> **Task description**: Quote exactly the lines between the line containing "piston_rod();" and the line containing "if empty is", counting those two lines as part of the range. Leave the rest out.

> **Data**:
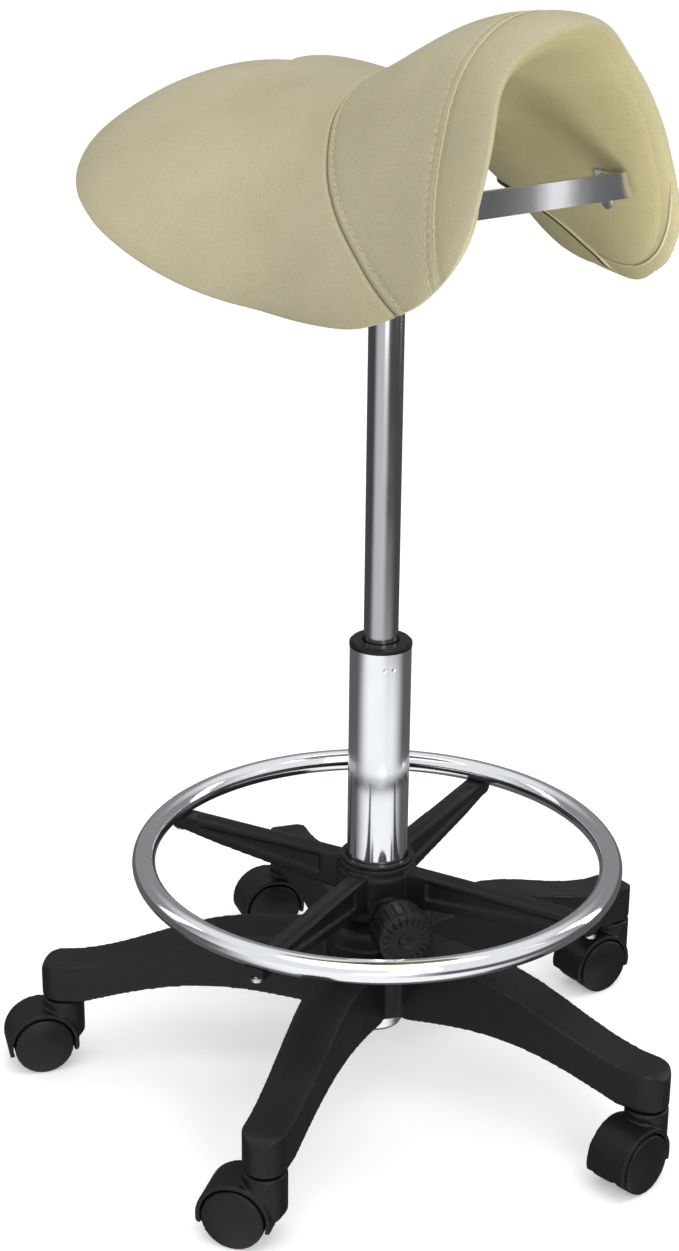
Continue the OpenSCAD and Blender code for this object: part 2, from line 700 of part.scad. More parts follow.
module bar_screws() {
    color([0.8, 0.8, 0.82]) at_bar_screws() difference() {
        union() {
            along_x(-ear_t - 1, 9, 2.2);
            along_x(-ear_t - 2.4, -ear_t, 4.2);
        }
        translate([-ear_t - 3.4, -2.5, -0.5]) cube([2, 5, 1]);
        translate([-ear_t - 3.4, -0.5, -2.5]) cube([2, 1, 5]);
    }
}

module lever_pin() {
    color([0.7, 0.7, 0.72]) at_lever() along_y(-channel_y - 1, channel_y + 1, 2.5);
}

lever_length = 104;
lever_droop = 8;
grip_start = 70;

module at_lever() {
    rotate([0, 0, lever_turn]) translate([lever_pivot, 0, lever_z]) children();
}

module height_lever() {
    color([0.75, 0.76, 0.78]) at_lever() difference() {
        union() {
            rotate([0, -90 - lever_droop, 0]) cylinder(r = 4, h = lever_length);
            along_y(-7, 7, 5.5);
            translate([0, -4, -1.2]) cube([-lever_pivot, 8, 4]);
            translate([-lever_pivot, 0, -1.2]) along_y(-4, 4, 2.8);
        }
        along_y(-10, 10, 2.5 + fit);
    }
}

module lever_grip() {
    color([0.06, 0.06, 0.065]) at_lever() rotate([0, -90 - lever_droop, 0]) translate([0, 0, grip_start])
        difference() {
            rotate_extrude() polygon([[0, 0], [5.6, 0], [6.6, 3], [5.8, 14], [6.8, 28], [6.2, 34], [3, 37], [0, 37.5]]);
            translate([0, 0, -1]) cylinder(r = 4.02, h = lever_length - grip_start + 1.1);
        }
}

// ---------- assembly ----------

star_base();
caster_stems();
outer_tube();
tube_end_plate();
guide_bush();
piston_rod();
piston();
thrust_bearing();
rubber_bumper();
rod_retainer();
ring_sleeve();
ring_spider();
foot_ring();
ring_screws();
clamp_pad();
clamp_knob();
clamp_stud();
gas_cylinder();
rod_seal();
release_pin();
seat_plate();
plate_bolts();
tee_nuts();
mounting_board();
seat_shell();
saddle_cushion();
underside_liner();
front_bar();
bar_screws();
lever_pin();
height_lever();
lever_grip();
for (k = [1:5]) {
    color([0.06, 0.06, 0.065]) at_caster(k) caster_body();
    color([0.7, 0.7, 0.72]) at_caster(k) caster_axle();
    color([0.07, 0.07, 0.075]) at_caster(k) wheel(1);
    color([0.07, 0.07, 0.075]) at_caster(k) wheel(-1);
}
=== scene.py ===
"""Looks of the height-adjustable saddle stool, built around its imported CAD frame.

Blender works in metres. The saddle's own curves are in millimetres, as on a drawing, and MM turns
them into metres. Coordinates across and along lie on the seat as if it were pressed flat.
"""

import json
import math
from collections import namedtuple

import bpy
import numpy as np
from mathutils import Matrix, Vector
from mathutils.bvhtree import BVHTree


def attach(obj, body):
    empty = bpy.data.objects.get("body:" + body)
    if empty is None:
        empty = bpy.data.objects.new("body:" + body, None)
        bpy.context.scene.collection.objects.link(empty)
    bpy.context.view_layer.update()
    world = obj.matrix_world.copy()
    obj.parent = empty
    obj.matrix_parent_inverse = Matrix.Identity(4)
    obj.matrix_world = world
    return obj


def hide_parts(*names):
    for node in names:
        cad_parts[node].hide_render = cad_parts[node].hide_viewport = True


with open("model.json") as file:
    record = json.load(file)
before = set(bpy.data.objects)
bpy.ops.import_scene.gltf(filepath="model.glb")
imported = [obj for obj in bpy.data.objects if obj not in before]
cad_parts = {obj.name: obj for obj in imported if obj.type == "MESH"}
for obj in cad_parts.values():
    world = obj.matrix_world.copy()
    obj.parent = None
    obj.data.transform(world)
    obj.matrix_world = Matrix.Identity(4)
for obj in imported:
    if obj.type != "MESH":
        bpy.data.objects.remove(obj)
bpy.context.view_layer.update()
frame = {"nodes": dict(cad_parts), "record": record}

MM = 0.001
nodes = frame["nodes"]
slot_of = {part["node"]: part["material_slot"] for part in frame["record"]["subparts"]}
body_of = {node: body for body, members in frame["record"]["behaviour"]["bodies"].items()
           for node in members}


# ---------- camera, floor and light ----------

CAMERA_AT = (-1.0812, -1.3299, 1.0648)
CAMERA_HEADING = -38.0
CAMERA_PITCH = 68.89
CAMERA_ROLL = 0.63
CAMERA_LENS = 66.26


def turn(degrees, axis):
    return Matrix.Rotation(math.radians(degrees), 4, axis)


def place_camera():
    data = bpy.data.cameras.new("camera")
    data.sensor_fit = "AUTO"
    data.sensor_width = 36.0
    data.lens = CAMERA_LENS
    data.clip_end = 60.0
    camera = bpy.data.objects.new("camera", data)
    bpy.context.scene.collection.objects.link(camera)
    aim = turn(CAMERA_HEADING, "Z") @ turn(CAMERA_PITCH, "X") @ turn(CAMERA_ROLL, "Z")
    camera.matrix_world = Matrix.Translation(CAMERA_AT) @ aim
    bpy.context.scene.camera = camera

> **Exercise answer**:
piston_rod();
piston();
thrust_bearing();
rubber_bumper();
rod_retainer();
ring_sleeve();
ring_spider();
foot_ring();
ring_screws();
clamp_pad();
clamp_knob();
clamp_stud();
gas_cylinder();
rod_seal();
release_pin();
seat_plate();
plate_bolts();
tee_nuts();
mounting_board();
seat_shell();
saddle_cushion();
underside_liner();
front_bar();
bar_screws();
lever_pin();
height_lever();
lever_grip();
for (k = [1:5]) {
    color([0.06, 0.06, 0.065]) at_caster(k) caster_body();
    color([0.7, 0.7, 0.72]) at_caster(k) caster_axle();
    color([0.07, 0.07, 0.075]) at_caster(k) wheel(1);
    color([0.07, 0.07, 0.075]) at_caster(k) wheel(-1);
}
=== scene.py ===
"""Looks of the height-adjustable saddle stool, built around its imported CAD frame.

Blender works in metres. The saddle's own curves are in millimetres, as on a drawing, and MM turns
them into metres. Coordinates across and along lie on the seat as if it were pressed flat.
"""

import json
import math
from collections import namedtuple

import bpy
import numpy as np
from mathutils import Matrix, Vector
from mathutils.bvhtree import BVHTree


def attach(obj, body):
    empty = bpy.data.objects.get("body:" + body)
    if empty is None:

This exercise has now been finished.